A maximum rupture model for the southern San Andreas and San Jacinto Faults California, derived from paleoseismic earthquake ages: What limits does it provide for MFDs?

Kate Scharer


Date & Time
Online-only seminar via Microsoft Teams
Elizabeth Cochran

Paleoseismic rupture histories provide spatio-temporal models of earthquake moment release that lengthen the instrumental catalogue and can be used to evaluate numeric rupture models and forecasts. I review a rupture model designed to produce the fewest and thus largest magnitude earthquakes using paleoseismic dates from the southern San Andreas and San Jacinto fault (Scharer and Yule, 2020). I highlight new paleoseismic data from the San Gorgonio Pass region that restrict ruptures along the “ShakeOut” rupture path and suggests these ruptures alternate with periods of activity in the Cajon Pass region.

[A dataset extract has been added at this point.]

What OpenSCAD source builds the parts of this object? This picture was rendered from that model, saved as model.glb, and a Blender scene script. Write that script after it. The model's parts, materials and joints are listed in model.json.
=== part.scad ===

Overall, the rupture history supports inferences from dynamic and quasi-static rupture modeling. Based solely on the ages of paleoearthquakes, the maximum rupture model produces rupture frequencies and a magnitude distribution similar to the historic record and a comparison of independent data of slip per earthquake with the average slip along the faults derived from the rupture model shows that missed events are unlikely. Thus, although it is an end-member model, it should provide a reasonable comparison for magnitude-frequency distributions derived from earthquake rupture forecasts. Sub-regional clustering suggested by the model deserves additional study into the underlying physical properties that would promote such behavior in southern California and the timescales over which it could occur.